Microtubules and root protophloem ontogeny in wheat

Protophloem ontogeny in roots of Triticum aestivum has been investigated ultrastructurally. Each protophloem pole consists of three cells, a protophloem sieve element and two companion cells, all originating from a single precursor cell usually having a pentahedral shape. This protophloem mother cell (PMC) undergoes two successive asymmetrical divisions: the first one gives rise to a smaller cell that will differentiate into a companion cell, and a larger one that divides again asymmetrically yielding another companion cell and a protophloem sieve element. The latter divides once more, but now symmetrically, increasing the number of cells. Both asymmetrical and symmetrical divisions are preceded by preprophase microtubule bands (PMBs), well demarcated by a great number (more than 100 profiles in a single band section) of microtubules (MTs). The plane of a PMB coincides with that of the succeeding cell plate, which fuses with parent walls at sites previously occupied by the PMB. The strict correspondence between PMB and cell plate suggests that a cytokinesis the latter bisects the PMB cortical zone. The possible role of PMB cortical zone in positioning the cell plate and guiding its expanding edges towards predetermined sites is discussed in relation to recent discoveries in other anatomical situations. The plane of PMBs (and hence of divisions) changes from one division to the next, so that the three successive divisions occur in three spatial planes transversely to each other. This change is probably influenced by cell polarity. Prior to each asymmetrical division peri-nuclear MTs were observed besides the MTs of the PMB. They appear before the PMB organization and persist throughout preprophase, but they change their position and orientation in response to the transition from PMB to the spindle organization.

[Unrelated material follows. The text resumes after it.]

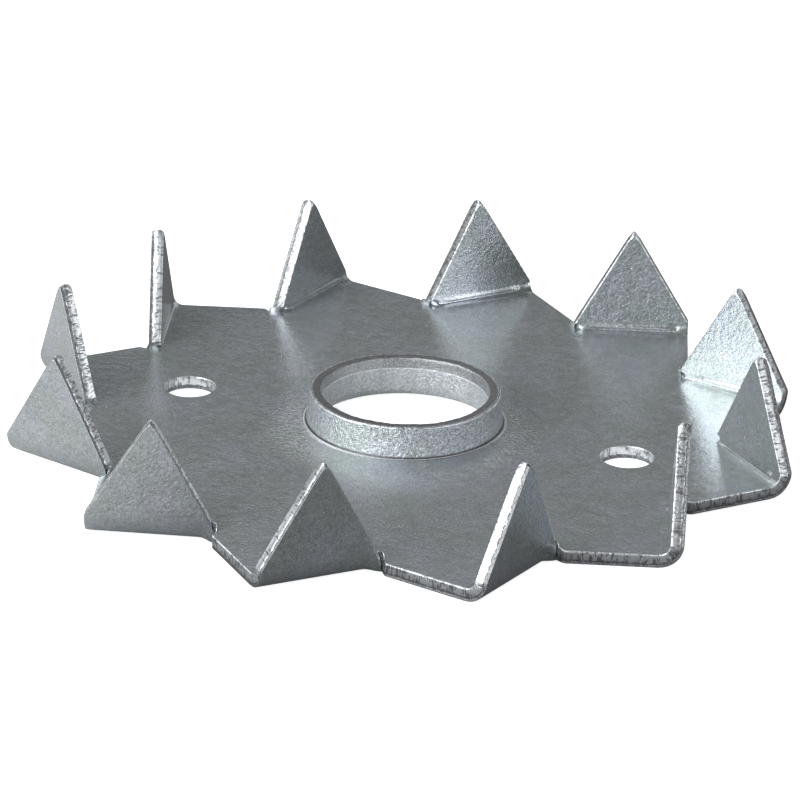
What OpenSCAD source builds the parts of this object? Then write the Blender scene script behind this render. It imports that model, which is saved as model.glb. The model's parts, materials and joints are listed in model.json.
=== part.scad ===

Organelle distribution and cell differentiation in the formation of stomatal complexes in barley

Interference – phase contrast observations of leaf epidermis in barley revealed the arrangement of organelles in cells that form stomatal complexes. Organelle movement and alignment were highly correlated with the process of cell division and differentiation that leads to mature stomata. Organelle rearrangement was most marked at the asymmetrical divisions that formed subsidiary cells of stomatal complexes.